Bach’s earliest vocal works demonstrate impressively that he understood how to operate on the level of the greatest composers of the late 17th century, indeed how to compete with Buxtehude, Pachelbel, and the older members of the Bach family, including above all Johann Christoph and Johann Michael Bach. Moreover, he knew how to introduce new musical elements into composing sacred pieces. Works like BWV 106 and 21 demonstrate how, in a deliberate confrontation with traditional and modern trends, Bach laid the foundation for a ifelong and extraordinarily productive occupation with the cantata genre.

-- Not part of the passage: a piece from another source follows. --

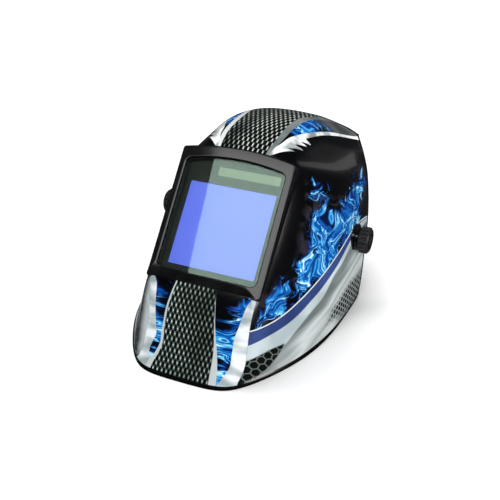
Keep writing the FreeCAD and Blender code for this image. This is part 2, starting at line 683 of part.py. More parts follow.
def make_arm():
    """A bowed strap that carries the pivot outside the band."""
    foot = BAND_HALF + 0.1
    t = ARM_OUT - ARM_IN
    front, rear = ARM_Y - ARM_FLAT, ARM_Y + ARM_FLAT
    outer = [(front - ARM_RISE - ARM_FOOT, foot + t), (front - ARM_RISE, foot + t), (front, ARM_OUT),
             (rear, ARM_OUT), (rear + ARM_RISE, foot + t), (rear + ARM_RISE + ARM_FOOT, foot + t)]
    lean = t * 0.36
    inner = [(rear + ARM_RISE + ARM_FOOT, foot), (rear + ARM_RISE - lean, foot), (rear - lean, ARM_IN),
             (front + lean, ARM_IN), (front - ARM_RISE + lean, foot), (front - ARM_RISE - ARM_FOOT, foot)]
    corners = [V3(x, y, 20) for y, x in outer + inner]
    strap = Part.Face(Part.makePolygon(corners + corners[:1])).extrude(V3(0, 0, 60))
    low, high = PIVOT_Z - 12, PIVOT_Z + 13
    side = [(front - 25, 48), (front - 8, 48), (front - 1, low),
            (rear + 1, low), (rear + 8, 48), (rear + 25, 48),
            (rear + 25, 64), (rear + 8, 64), (rear + 1, high),
            (front - 1, high), (front - 8, 64), (front - 25, 64)]
    strap = strap.common(prism(side, 60, 110))
    slot_front = PIVOT_Y - SLIDE_TRAVEL - 8 - GAP
    slot_rear = PIVOT_Y + 8 + GAP
    slot = box(90, 110, slot_front, slot_rear, PIVOT_Z - SLOT_HALF_H, PIVOT_Z + SLOT_HALF_H)
    return cut(strap, [slot] + [rod_x(60, 90, y, z, RIVET_R) for y, z in RIVETS])


def make_rivets():
    rivets = []
    for side in (-1, 1):
        for y, z in RIVETS:
            shank = rod_x(side * (BAND_HALF - BAND_T + 0.2), side * 77.2, y, z, RIVET_R)
            rivets.append(fuse([shank, rod_x(side * 76.9, side * 78.3, y, z, 3.6)]))
    return Part.makeCompound(rivets)


def strap_arch(rise):
    """Half of a crown strap: straight up from its foot, over the head and past the middle."""
    def outline(inset):
        half = BAND_HALF + 0.1 + STRAP_T - inset
        y = STRAP_Y - STRAP_HALF_W
        arch = Part.Ellipse(V3(half, y, STRAP_BASE), V3(0, y, STRAP_TOP + rise - inset), V3(0, y, STRAP_BASE))
        if STRAP_TOP + rise - inset - STRAP_BASE > half:
            raise ValueError("the crown arch is taller than it is wide")
        wire = Part.Wire([Part.ArcOfEllipse(arch, 0, math.pi).toShape(),
                          Part.makeLine(V3(-half, y, STRAP_BASE), V3(-half, y, 48)),
                          Part.makeLine(V3(-half, y, 48), V3(half, y, 48)),
                          Part.makeLine(V3(half, y, 48), V3(half, y, STRAP_BASE))])
        return Part.Face(wire).extrude(V3(0, 2 * STRAP_HALF_W, 0))
    under = outline(STRAP_T)
    under = fuse([under, under.translated(V3(0, 0, -10))])
    arch = outline(0).cut(under)
    arch = arch.common(box(-STRAP_END, 90, 0, 300, 47, 140))
    return cut(arch, [Part.makeCylinder(2.3, 60, V3(x, STRAP_Y, 90)) for x in (-9, 0, 9, 27)])


def make_crown_pins():
    pins = []
    for x in (-9, 9):
        stem = Part.makeCylinder(2.15, 8.2, V3(x, STRAP_Y, 116.4))
        head = Part.makeCylinder(4.2, 1.6, V3(x, STRAP_Y, 124.4))
        pins.append(fuse([stem, head]))
    return Part.makeCompound(pins)


def make_sweatband():
    side = [(20, BROW_LOW - 2), (66, BROW_LOW - 2), (84, SIDE_LOW), (84, SIDE_HIGH + 2), (66, BROW_HIGH + 2),
            (20, BROW_HIGH + 2)]
    return band_ring(BAND_T + 0.3, PAD_T).common(prism(side, -90, 90))


def make_nape_pad():
    side = [(185, NAPE_Z - 11), (240, NAPE_Z - 12), (240, NAPE_Z + 12), (185, NAPE_Z + 11)]
    return band_ring(BAND_T + GAP + NAPE_T + 0.3, PAD_T).common(prism(side, -90, 90))


def add_headgear():
    add("headband", make_headband())
    add("nape_band", make_nape_band())
    for name, shape in {"band_guide": make_guide(), "side_arm": make_arm()}.items():
        add(name + "_left", shape)
        add(name + "_right", mirror_x(shape))
    add("rivets", make_rivets())
    add("crown_strap_left", strap_arch(0))
    add("crown_strap_right", mirror_x(strap_arch(STRAP_T + 0.3)))
    add("crown_pins", make_crown_pins())
    add("sweatband", make_sweatband())
    add("nape_pad", make_nape_pad())


# ---------------------------------------------------------------- ratchet

def involute_flank(base_r, start_r, end_r, steps):
    """Points (radius, angle) along an involute of the base circle."""
    points = []
    for i in range(steps + 1):
        radius = max(base_r, start_r) + (end_r - max(base_r, start_r)) * i / steps
        roll = math.sqrt(max(0.0, (radius / base_r) ** 2 - 1))
        points.append((radius, roll - math.atan(roll)))
    return points


def pinion_face(y):
    """The pinion's outline: involute teeth, each a little thin for backlash."""
    base_r = PITCH_R * math.cos(PRESSURE)
    root_r = PITCH_R - 1.05 * MODULE
    tip_r = PITCH_R + 0.8 * MODULE
    roll = math.tan(PRESSURE)
    at_pitch = roll - PRESSURE
    half_tooth = math.pi / (2 * TEETH) - BACKLASH / (2 * PITCH_R)
    flank = [(root_r, 0.0)] + involute_flank(base_r, root_r, tip_r, 5)
    points = []
    for k in range(TEETH):
        middle = 2 * math.pi * (k + 0.5) / TEETH
        rising = [(r, middle - half_tooth - at_pitch + a) for r, a in flank]
        falling = [(r, middle + half_tooth + at_pitch - a) for r, a in reversed(flank)]
        for r, angle in rising + falling:
            points.append(V3(r * math.sin(angle), y, NAPE_Z + r * math.cos(angle)))
    return Part.Face(Part.makePolygon(points + points[:1]))


def make_pinion():
    wheel = pinion_face(GEAR_FRONT).extrude(V3(0, GEAR_BACK - GEAR_FRONT, 0))
    return fuse([wheel, rod_y(GEAR_FRONT - 1.2, SPINDLE_END, 0, NAPE_Z, SPINDLE_R)])


def make_rack(sign):
    """A straight rack that meshes above (sign 1) or below (sign -1) the pinion."""
    pitch = math.pi * MODULE
    tip = PITCH_R - 0.8 * MODULE
    root = PITCH_R + 1.05 * MODULE
    slant = math.tan(PRESSURE)
    half_tooth = pitch / 4 - BACKLASH / 2
    length = RACK_TEETH * pitch
    points = [(-length / 2, root)]
    for k in range(RACK_TEETH):
        middle = -length / 2 + pitch * (k + 0.5)
        points += [(middle - half_tooth - (root - PITCH_R) * slant, root),
                   (middle - half_tooth + (PITCH_R - tip) * slant, tip),
                   (middle + half_tooth - (PITCH_R - tip) * slant, tip),
                   (middle + half_tooth + (root - PITCH_R) * slant, root)]
    points += [(length / 2, root), (length / 2, root + 2.6), (-length / 2, root + 2.6)]
    corners = [V3(x, GEAR_FRONT, NAPE_Z + sign * z) for x, z in points]
    return Part.Face(Part.makePolygon(corners + corners[:1])).extrude(V3(0, GEAR_BACK - GEAR_FRONT, 0))


def ratchet_blank(y0, y1):
    return plate(-RATCHET_HALF_W, RATCHET_HALF_W, y0, y1, NAPE_Z - RATCHET_HALF_H, NAPE_Z + RATCHET_HALF_H, 6.0)


def make_ratchet_housing():
    body = ratchet_blank(RATCHET_FRONT, RATCHET_SPLIT)
    saddle = box(-26, 26, 198, RATCHET_FRONT + 1, NAPE_Z - 8, NAPE_Z + 8)
    saddle = saddle.cut(band_outline(BAND_T + GAP, 20, 100))
    channel = box(-40, 40, GEAR_FRONT - 0.3, RATCHET_SPLIT + 1, NAPE_Z - 9.8, NAPE_Z + 9.8)
    pocket = rod_y(GEAR_FRONT - 1.5, GEAR_FRONT, 0, NAPE_Z, SPINDLE_R + RUN)
    return cut(fuse([body, saddle]), [channel, pocket])


def make_ratchet_cover():
    body = ratchet_blank(RATCHET_SPLIT, RATCHET_BACK)
    body = body.makeFillet(1.6, [e for e in body.Edges if abs(e.BoundBox.YMin - RATCHET_BACK) < 1e-6])
    hollow = box(-29, 29, RATCHET_SPLIT - 1, RATCHET_BACK - 2, NAPE_Z - 9, NAPE_Z + 9)
    keep = rod_y(RATCHET_SPLIT, RATCHET_BACK, 0, NAPE_Z, 6.0)
    bore = rod_y(RATCHET_SPLIT - 1, RATCHET_BACK + 1, 0, NAPE_Z, SPINDLE_R + RUN)
    return fuse([body.cut(hollow), keep]).cut(bore)


def make_ratchet_knob():
    depth = RATCHET_KNOB_BACK - RATCHET_KNOB_FRONT
    bore = Part.makeCylinder(SPINDLE_R, SPINDLE_END - RATCHET_KNOB_FRONT)
    return turn_to(grip(RATCHET_KNOB_R, depth, 14, 1.9).cut(bore), V3(0, 1, 0), V3(0, RATCHET_KNOB_FRONT, NAPE_Z))


def add_ratchet():
    add("ratchet_housing", make_ratchet_housing())
    add("ratchet_cover", make_ratchet_cover())
    add("ratchet_knob", make_ratchet_knob())
    add("ratchet_pinion", make_pinion())
    add("ratchet_rack_left", make_rack(1))
    add("ratchet_rack_right", make_rack(-1))


# ---------------------------------------------------------------- output

NODES = {}


def add(name, shape):
    NODES[name] = shape


def stand(shape):
    """Worn frame to object frame."""
    placed = shape.copy()
    placed.rotate(V3(0, 0, 0), V3(1, 0, 0), -LEAN)
    placed.translate(V3(0, CHIN_TO_GLASS - CHIN_TO_ORIGIN, GLASS_HEIGHT))
    return placed


def main():
    os.makedirs("parts", exist_ok=True)
    add("shell", make_shell())
    add_lens_group()
    add_pivots()
    add_headgear()
    add_ratchet()
    for name, shape in NODES.items():
        placed = stand(shape)
        print(name, placed.isValid(), len(placed.Solids), round(placed.Volume / 1000, 2), placed.BoundBox)
        placed.exportStep("parts/" + name + ".step")


main()
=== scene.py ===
import json
import math

import bmesh
import bpy
import numpy as np
from mathutils import Matrix, Vector, kdtree


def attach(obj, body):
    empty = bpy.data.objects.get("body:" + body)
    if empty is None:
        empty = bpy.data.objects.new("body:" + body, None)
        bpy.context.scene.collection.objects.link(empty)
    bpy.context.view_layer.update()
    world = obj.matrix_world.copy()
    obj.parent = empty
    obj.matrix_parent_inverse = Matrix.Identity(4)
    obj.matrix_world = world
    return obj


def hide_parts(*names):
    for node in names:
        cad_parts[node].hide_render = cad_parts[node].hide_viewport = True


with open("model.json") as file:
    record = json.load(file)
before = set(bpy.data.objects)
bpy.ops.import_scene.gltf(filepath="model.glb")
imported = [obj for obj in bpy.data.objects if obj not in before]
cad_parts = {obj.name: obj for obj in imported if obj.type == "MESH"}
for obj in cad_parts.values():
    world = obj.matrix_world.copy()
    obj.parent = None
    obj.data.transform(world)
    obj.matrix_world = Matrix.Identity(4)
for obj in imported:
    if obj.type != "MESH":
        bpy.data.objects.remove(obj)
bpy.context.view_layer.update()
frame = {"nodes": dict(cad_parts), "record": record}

# Welding helmet: the looks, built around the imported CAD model.
# The shell is drawn in the worn frame, in millimetres, and turned into the object frame, in metres.
# Worn frame: origin at the centre of the filter glass, x to the wearer's left, y backward, z up.

NODES = frame["nodes"]
MM = 0.001

# Standing pose
LEAN = math.radians(41.4)
GLASS_HEIGHT = 125.0
CHIN_TO_GLASS = 106.0
CHIN_TO_ORIGIN = 167.09
BACK = np.array([0.0, math.cos(LEAN), -math.sin(LEAN)])
UP = np.array([0.0, math.sin(LEAN), math.cos(LEAN)])
GLASS_CENTRE = np.array([0.0, CHIN_TO_GLASS - CHIN_TO_ORIGIN, GLASS_HEIGHT])

# Camera
AZIMUTH = math.radians(23.42)
ELEVATION = math.radians(30.0)
DISTANCE = 0.8614
AIM_RIGHT = 0.0297
AIM_UP = -0.0217
LENS = 58.85

# Shell
SKIN = 2.6
RIM_EXTRA = 3.0
GRID_U = 240
GRID_V = 200
LIP_WIDTH = 4.2
LIP_RISE = 0.9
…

The cantata “Gottes Zeit ist die allerbeste Zeit” BWV 106 was composed for a funeral or memorial service. It must have been written at around 1707. The oldest source is a copy dated 1768 and made in Leipzig. It bears the heading “Actus tragicus,” a title that clearly sets the tone of the piece.

The cantata “Ich hatte viel Bekümmernis” BWV 21 shows a compositional design of a manner typical of the early Weimar period. It was not written for a specific liturgical occasion but could be performed “at any time.” However, the first documented performance took place in Weimar on the 3rd Sunday after Trinity in 1714. Yet the work is clearly of earlier origin even though its first version - most likely a setting of various psalm texts - did not survive.